We have been keeping busy by topping, striving to mix and match cutting and grazing, hay making, preparing for silage and, as ever, fencing.
Fencing can seem an endless task and I wonder if one day we'll have fenced far enough to meet Richard Branson in space.
We are now starting to build the new parlour. The building work we are undertaking should allow us the opportunity to create some worthwhile management groups, which ought to allow for targeted feeding of freshly calved cows and to challenge the pregnant cows with groups large enough to justify the additional effort.
Mid-July and the recent rains have arrived just in time. A recent family trip out to the seaside drove us past some spectacular crops of cereals and, nationally, crop reports are impressive with talk of potentially the second largest wheat crop due to be harvested at over 15 million tonnes.
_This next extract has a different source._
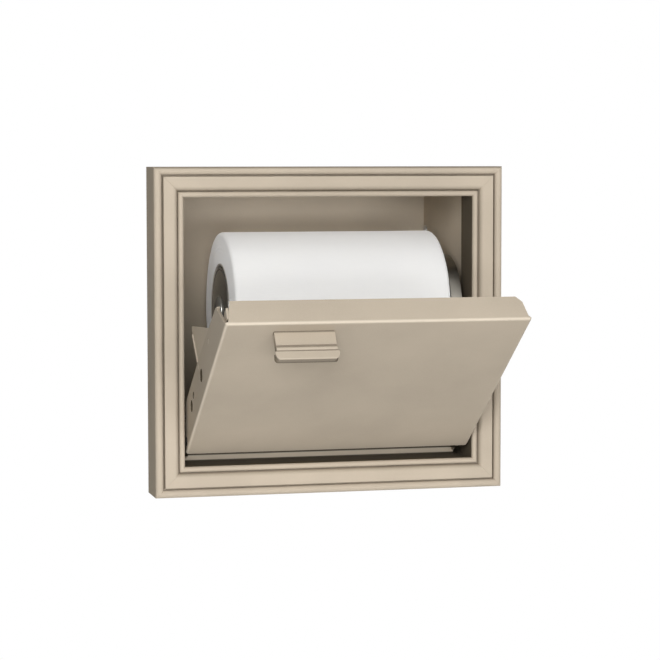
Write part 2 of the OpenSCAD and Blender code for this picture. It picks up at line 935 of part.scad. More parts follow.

There are good reports for EU yields too, with talk of recovery from challenging weather earlier in the year. For our family business, forward buying would not be immediately attractive with such potentially positive news on the horizon.
I read that protein sources in the EU are having a change with the imminent reintroduction of processed animal protein between pigs and poultry, allowable from August on the grounds the EU was concerned their farmers were being undercut by imported produce from other geographies. I believe the UK has not yet adopted this change.
At the same time our own Government does not seem to be defending the UK's good agricultural practice in the face of looming trade deals.
Antimicrobial resistance in the UK, a topic which was of such concern to human health that it has taken something as enormous as Covid-19 to overshadow it, is something the UK farmers have made significant progress with.
UK farmers are industry bellwethers for reducing antibiotic usage. Yet I believe the Government is actively pursuing deals which would potentially expose the British public to treatments now banned in the UK in their quest for cheap food.
Liz Truss, Secretary of State for International Trade, believes that UK farmers should stick to the highest standards and simply export any excess produce. Exporting high safety, high welfare UK food while importing food which can fall significantly short of the UK standards sits badly with me.
It suggests that if you can afford it you can buy UK produced food but if you cannot, then there is some less safely produced, lower welfare food you can put on your table instead.
In 2021 is it morally right to export our responsibility for animal welfare, environmental sustainability and food safety to areas which we know to be behind UK standards?
The household at 10 Downing Street, while strongly aligned with some pressure groups, appears to be highly selective over which species animal welfare applies to and is happy to allow cheap imports of food.